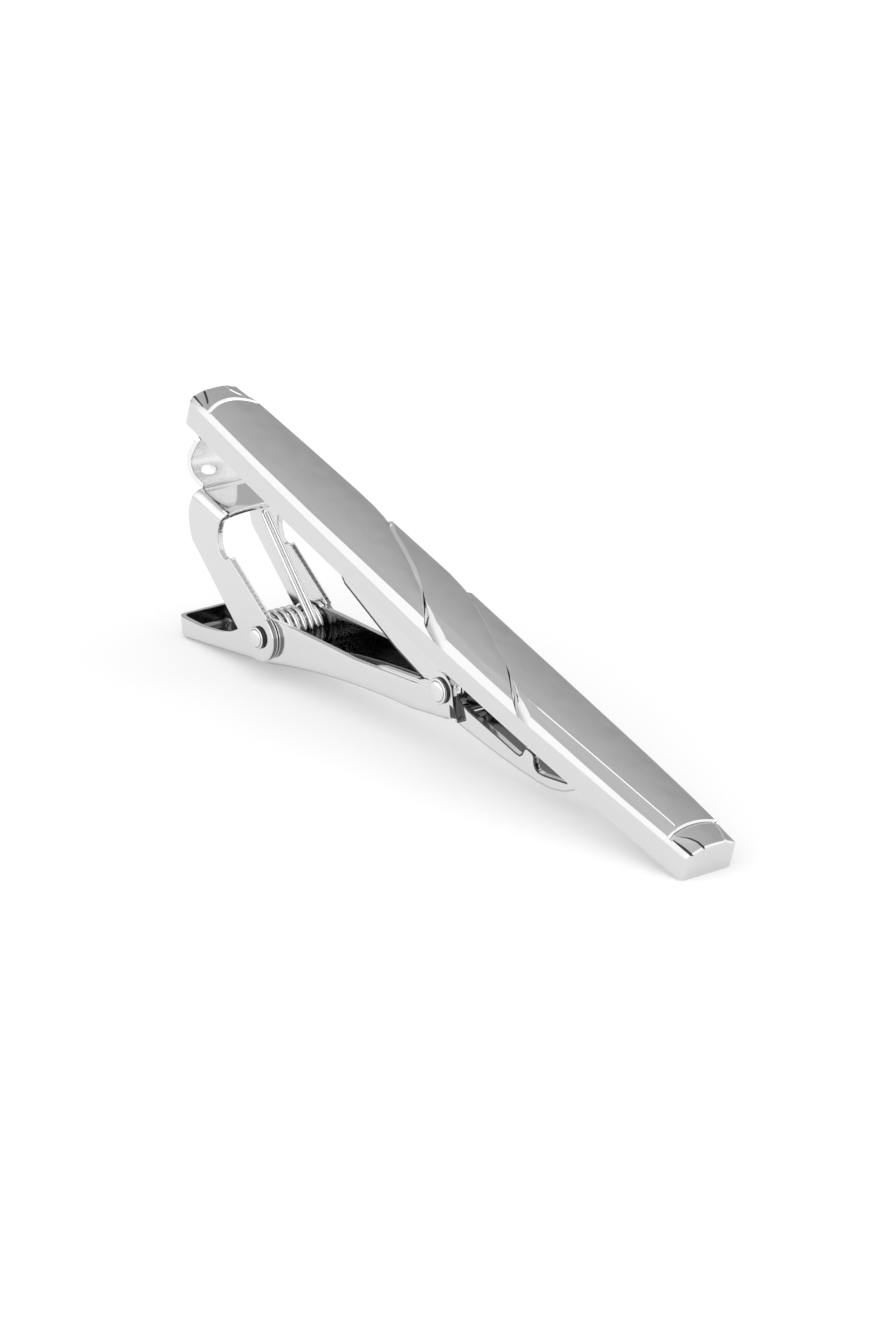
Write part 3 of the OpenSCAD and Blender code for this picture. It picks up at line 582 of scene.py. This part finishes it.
# Rivets
# Turned steel rivets with stepped button heads. The hinge rivet holds lever, jaw and ears; the yoke rivet
# has a wide shoulder inside the coil and thin ends through the lever and the yoke.
rivet_polish = polished_metal("rivet_polish", (0.84, 0.84, 0.85), 0.1)
# A head's disc takes this share of its height, with a round edge, and the button this share of its radius.
# The dome ends at DOME_SHARE of its quarter turn, so that its middle is flat.
DISC_SHARE, DISC_EDGE, BUTTON_SHARE, DOME_SHARE = 0.6, 0.1, 0.78, 0.94
# Height and width of the undercut under the disc, and of the small step between disc and button
UNDERCUT, UNDERCUT_IN, LIP, STEP, STEP_DOWN, STEP_UP = 0.16, 0.05, 0.01, 0.03, 0.04, 0.02
# Materials of a rivet, by number: bright metal and the near black painted shade
BRIGHT, SHADE_BLACK = 0, 1


def turned(name, profile, looks, centre, body, n=48):
    """A profile of (radius, y) turned about the line across the clip through centre; looks gives each
    step of the profile its material."""
    profile = np.asarray(profile, float)
    a = np.linspace(0, 2 * np.pi, n, endpoint=False)
    r, h = profile[:, 0][:, None], profile[:, 1][:, None]
    grid = np.stack([centre[0] + r * np.cos(a), h + 0 * a, centre[1] + r * np.sin(a)], -1)
    rows = len(profile)
    faces = weave_faces(rows, n, ring=True).tolist()
    faces += [list(range(n)), [(rows - 1) * n + k for k in range(n)]]
    return metal_piece(name, grid, faces, body, [rivet_polish, painted_shade_dark],
                       looks=np.append(np.repeat(looks, n), [BRIGHT, BRIGHT]), smooth=30)


def rivet(name, centre, core, seat, radius, thick, body, node):
    """A core of (radius, y) steps inwards with a stepped button head at each end: an undercut, a disc with a
    round edge and a domed button. The undercut, the foot of the round edge and the button's outline are
    painted near black, as shade."""
    t = np.linspace(0, np.pi / 2, 6)
    disc, button = seat + thick * DISC_SHARE, radius * BUTTON_SHARE
    neck, dome = radius - UNDERCUT_IN, seat + thick - disc - STEP_UP
    head = np.concatenate([
        [[neck, seat], [neck, seat + UNDERCUT], [radius, seat + UNDERCUT + LIP]],
        np.stack([radius - DISC_EDGE + DISC_EDGE * np.cos(t), disc - DISC_EDGE + DISC_EDGE * np.sin(t)], -1),
        [[button + STEP, disc], [button, disc - STEP_DOWN]],
        np.stack([button * np.cos(t * DOME_SHARE), disc + STEP_UP + dome * np.sin(t)], -1)])
    looks = [SHADE_BLACK] * 2 + [BRIGHT] + [SHADE_BLACK] * 2 + [BRIGHT] * 4 + [SHADE_BLACK] * 2 + [BRIGHT] * 5
    side = np.concatenate([head[::-1], core])
    profile = np.concatenate([side, (side * [1, -1])[::-1]])
    half = looks[::-1] + [BRIGHT] * len(core)
    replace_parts(turned(name, profile, half + [BRIGHT] + half[::-1], centre, body), node)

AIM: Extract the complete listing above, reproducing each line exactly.

WRITTEN RESPONSE:
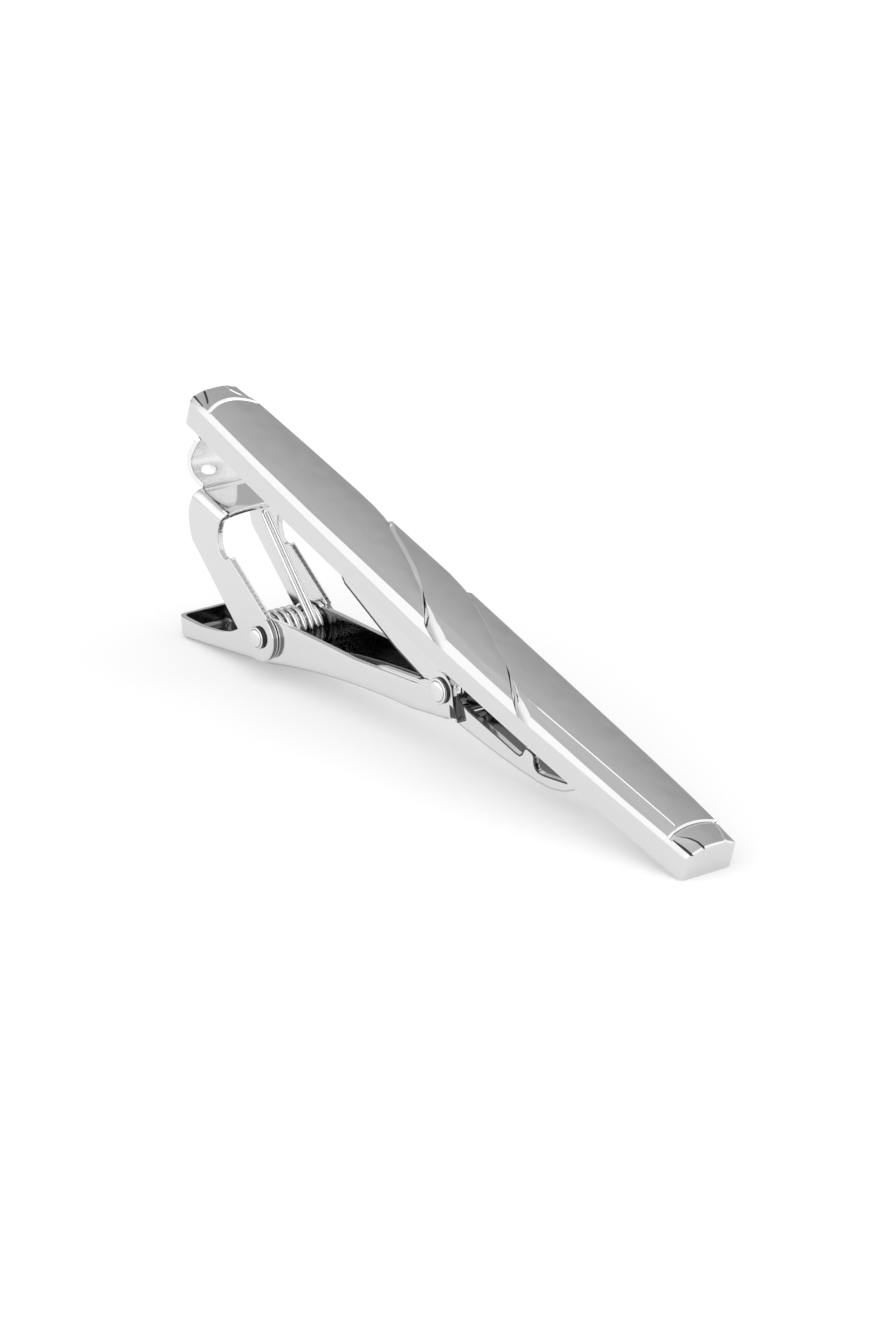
Write part 3 of the OpenSCAD and Blender code for this picture. It picks up at line 582 of scene.py. This part finishes it.
# Rivets
# Turned steel rivets with stepped button heads. The hinge rivet holds lever, jaw and ears; the yoke rivet
# has a wide shoulder inside the coil and thin ends through the lever and the yoke.
rivet_polish = polished_metal("rivet_polish", (0.84, 0.84, 0.85), 0.1)
# A head's disc takes this share of its height, with a round edge, and the button this share of its radius.
# The dome ends at DOME_SHARE of its quarter turn, so that its middle is flat.
DISC_SHARE, DISC_EDGE, BUTTON_SHARE, DOME_SHARE = 0.6, 0.1, 0.78, 0.94
# Height and width of the undercut under the disc, and of the small step between disc and button
UNDERCUT, UNDERCUT_IN, LIP, STEP, STEP_DOWN, STEP_UP = 0.16, 0.05, 0.01, 0.03, 0.04, 0.02
# Materials of a rivet, by number: bright metal and the near black painted shade
BRIGHT, SHADE_BLACK = 0, 1


def turned(name, profile, looks, centre, body, n=48):
    """A profile of (radius, y) turned about the line across the clip through centre; looks gives each
    step of the profile its material."""
    profile = np.asarray(profile, float)
    a = np.linspace(0, 2 * np.pi, n, endpoint=False)
    r, h = profile[:, 0][:, None], profile[:, 1][:, None]
    grid = np.stack([centre[0] + r * np.cos(a), h + 0 * a, centre[1] + r * np.sin(a)], -1)
    rows = len(profile)
    faces = weave_faces(rows, n, ring=True).tolist()
    faces += [list(range(n)), [(rows - 1) * n + k for k in range(n)]]
    return metal_piece(name, grid, faces, body, [rivet_polish, painted_shade_dark],
                       looks=np.append(np.repeat(looks, n), [BRIGHT, BRIGHT]), smooth=30)


def rivet(name, centre, core, seat, radius, thick, body, node):
    """A core of (radius, y) steps inwards with a stepped button head at each end: an undercut, a disc with a
    round edge and a domed button. The undercut, the foot of the round edge and the button's outline are
    painted near black, as shade."""
    t = np.linspace(0, np.pi / 2, 6)
    disc, button = seat + thick * DISC_SHARE, radius * BUTTON_SHARE
    neck, dome = radius - UNDERCUT_IN, seat + thick - disc - STEP_UP
    head = np.concatenate([
        [[neck, seat], [neck, seat + UNDERCUT], [radius, seat + UNDERCUT + LIP]],
        np.stack([radius - DISC_EDGE + DISC_EDGE * np.cos(t), disc - DISC_EDGE + DISC_EDGE * np.sin(t)], -1),
        [[button + STEP, disc], [button, disc - STEP_DOWN]],
        np.stack([button * np.cos(t * DOME_SHARE), disc + STEP_UP + dome * np.sin(t)], -1)])
    looks = [SHADE_BLACK] * 2 + [BRIGHT] + [SHADE_BLACK] * 2 + [BRIGHT] * 4 + [SHADE_BLACK] * 2 + [BRIGHT] * 5
    side = np.concatenate([head[::-1], core])
    profile = np.concatenate([side, (side * [1, -1])[::-1]])
    half = looks[::-1] + [BRIGHT] * len(core)
    replace_parts(turned(name, profile, half + [BRIGHT] + half[::-1], centre, body), node)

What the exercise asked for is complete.